Task instructions:
Show every line in the records below that contains the word "copy".

Provided data:

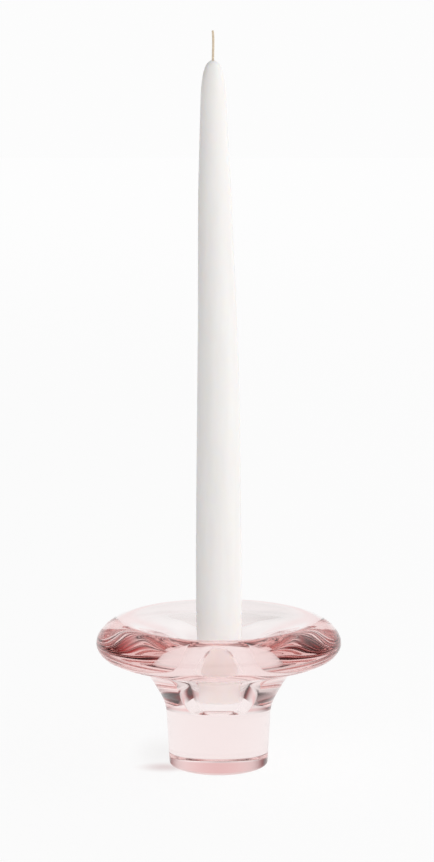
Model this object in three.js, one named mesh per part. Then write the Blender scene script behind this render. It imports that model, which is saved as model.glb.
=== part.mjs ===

---

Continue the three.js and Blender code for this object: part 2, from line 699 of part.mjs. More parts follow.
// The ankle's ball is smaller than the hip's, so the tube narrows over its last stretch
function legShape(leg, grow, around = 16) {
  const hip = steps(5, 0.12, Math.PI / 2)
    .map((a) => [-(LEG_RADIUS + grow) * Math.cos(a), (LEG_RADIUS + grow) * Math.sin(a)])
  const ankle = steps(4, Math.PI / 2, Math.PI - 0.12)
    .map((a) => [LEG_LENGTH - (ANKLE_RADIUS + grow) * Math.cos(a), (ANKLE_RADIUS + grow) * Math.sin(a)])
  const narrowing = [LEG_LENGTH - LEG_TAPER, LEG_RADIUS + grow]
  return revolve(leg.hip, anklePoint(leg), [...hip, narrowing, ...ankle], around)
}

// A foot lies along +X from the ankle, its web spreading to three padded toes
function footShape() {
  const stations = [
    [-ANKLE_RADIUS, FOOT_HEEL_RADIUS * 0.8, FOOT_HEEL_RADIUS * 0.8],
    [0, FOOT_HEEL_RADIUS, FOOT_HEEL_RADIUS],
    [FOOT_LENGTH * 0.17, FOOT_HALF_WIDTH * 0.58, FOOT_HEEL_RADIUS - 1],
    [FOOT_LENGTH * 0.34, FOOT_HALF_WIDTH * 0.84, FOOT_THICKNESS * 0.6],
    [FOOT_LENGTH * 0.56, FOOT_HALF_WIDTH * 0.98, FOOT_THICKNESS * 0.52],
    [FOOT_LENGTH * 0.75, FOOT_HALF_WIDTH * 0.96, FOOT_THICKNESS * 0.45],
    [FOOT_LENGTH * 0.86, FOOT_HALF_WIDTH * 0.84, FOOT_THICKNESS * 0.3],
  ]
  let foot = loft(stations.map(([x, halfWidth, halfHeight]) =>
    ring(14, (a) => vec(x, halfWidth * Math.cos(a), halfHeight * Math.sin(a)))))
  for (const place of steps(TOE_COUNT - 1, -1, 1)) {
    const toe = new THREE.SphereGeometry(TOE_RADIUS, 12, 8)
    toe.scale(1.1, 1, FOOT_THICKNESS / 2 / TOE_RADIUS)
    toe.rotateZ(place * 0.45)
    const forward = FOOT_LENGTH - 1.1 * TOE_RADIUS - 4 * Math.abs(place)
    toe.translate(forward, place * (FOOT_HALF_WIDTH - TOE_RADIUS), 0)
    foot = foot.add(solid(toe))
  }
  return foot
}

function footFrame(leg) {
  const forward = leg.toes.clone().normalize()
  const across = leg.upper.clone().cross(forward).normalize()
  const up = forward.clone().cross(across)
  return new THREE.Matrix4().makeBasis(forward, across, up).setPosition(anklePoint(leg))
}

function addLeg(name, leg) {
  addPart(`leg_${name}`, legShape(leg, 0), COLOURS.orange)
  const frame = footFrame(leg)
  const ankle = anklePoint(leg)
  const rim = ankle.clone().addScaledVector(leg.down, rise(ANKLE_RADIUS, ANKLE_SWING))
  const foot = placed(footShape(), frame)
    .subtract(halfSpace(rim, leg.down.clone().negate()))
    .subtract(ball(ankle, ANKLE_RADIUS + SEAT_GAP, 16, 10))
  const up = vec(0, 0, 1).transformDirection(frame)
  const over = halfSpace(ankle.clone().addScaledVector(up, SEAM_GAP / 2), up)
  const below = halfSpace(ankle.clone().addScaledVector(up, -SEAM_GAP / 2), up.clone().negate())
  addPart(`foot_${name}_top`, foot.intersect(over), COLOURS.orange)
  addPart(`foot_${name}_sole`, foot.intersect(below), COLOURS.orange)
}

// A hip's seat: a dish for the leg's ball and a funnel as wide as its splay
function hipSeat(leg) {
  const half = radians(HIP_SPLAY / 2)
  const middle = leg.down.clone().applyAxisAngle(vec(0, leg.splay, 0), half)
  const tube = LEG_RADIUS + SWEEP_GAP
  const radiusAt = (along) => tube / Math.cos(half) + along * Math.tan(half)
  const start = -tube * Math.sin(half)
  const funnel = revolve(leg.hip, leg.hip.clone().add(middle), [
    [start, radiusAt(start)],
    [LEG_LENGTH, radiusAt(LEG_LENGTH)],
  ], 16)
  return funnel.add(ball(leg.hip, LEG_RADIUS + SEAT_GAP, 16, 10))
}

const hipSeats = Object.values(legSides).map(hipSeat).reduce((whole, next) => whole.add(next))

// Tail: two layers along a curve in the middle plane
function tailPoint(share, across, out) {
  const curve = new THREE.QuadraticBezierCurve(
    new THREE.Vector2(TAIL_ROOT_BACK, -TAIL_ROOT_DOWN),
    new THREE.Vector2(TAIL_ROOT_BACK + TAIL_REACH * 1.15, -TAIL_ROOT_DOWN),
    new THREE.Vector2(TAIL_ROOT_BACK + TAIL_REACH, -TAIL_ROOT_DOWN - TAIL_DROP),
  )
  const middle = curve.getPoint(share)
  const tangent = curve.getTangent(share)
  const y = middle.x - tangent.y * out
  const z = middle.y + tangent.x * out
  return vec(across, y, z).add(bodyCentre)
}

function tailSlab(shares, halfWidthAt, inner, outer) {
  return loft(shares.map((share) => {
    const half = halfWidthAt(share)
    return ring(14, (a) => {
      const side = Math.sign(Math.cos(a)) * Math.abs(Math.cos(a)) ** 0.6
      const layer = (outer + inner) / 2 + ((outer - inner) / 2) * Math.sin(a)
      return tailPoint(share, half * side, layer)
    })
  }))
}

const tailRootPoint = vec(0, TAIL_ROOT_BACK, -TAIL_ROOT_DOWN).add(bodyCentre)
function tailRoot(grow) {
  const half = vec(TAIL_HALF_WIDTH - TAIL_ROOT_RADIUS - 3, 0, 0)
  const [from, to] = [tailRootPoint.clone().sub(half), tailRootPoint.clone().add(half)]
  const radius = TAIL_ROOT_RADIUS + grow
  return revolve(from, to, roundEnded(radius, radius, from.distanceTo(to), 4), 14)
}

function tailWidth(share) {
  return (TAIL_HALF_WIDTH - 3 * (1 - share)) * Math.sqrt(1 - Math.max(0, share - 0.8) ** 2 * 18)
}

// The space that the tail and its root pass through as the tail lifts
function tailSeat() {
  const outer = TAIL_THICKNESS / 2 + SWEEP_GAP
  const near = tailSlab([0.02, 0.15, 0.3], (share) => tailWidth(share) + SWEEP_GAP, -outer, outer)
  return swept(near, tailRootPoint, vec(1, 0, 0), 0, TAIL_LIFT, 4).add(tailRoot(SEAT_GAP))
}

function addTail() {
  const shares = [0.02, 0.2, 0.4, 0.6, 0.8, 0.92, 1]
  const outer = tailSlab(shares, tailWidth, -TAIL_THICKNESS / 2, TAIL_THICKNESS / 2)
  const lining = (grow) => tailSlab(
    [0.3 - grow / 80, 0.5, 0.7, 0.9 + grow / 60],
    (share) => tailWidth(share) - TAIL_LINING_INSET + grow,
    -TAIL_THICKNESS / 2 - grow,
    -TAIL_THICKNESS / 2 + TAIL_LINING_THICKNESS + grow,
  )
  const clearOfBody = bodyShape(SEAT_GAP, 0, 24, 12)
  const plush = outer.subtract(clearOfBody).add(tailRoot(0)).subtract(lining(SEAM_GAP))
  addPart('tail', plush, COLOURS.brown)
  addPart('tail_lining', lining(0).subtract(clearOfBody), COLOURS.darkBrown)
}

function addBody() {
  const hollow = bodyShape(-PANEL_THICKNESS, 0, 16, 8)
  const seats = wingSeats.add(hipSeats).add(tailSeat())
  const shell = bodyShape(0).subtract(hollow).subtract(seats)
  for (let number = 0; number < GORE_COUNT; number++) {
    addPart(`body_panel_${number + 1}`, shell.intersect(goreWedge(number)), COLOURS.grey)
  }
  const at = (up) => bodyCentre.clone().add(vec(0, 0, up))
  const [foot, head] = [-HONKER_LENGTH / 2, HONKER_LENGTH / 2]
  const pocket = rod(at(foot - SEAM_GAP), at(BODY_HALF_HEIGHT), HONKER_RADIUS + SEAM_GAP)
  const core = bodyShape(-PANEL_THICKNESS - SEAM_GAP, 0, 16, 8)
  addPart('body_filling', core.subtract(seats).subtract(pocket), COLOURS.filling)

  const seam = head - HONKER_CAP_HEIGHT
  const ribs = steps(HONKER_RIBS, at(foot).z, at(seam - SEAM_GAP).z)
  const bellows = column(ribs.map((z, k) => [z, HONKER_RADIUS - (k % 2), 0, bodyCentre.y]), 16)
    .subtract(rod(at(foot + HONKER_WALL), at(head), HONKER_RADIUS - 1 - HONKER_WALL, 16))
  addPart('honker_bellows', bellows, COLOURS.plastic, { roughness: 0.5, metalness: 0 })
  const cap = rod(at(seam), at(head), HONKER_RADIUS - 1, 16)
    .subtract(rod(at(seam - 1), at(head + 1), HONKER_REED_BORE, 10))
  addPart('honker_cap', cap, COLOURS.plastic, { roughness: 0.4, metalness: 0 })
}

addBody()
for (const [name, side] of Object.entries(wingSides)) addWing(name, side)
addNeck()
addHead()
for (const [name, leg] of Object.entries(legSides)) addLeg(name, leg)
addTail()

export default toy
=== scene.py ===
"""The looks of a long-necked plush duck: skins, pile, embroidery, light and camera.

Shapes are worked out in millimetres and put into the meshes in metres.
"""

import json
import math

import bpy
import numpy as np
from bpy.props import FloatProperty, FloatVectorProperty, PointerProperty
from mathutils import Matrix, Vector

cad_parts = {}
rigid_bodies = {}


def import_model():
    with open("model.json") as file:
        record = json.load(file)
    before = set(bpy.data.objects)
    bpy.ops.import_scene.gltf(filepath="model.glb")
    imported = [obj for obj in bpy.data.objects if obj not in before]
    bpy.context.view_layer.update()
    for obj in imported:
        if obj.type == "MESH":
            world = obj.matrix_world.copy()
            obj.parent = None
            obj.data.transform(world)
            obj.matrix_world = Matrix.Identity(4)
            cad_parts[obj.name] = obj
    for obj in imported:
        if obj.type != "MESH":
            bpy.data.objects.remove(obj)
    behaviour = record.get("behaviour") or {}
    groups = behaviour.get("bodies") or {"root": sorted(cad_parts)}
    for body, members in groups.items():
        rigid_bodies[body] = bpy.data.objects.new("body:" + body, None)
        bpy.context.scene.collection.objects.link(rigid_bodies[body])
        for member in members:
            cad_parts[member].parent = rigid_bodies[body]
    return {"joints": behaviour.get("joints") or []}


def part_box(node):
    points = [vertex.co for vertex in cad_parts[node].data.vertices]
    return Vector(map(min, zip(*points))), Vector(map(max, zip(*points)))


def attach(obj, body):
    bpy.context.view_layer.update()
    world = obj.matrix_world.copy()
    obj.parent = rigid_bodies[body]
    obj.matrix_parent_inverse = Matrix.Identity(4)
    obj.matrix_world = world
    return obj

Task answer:
            world = obj.matrix_world.copy()
    world = obj.matrix_world.copy()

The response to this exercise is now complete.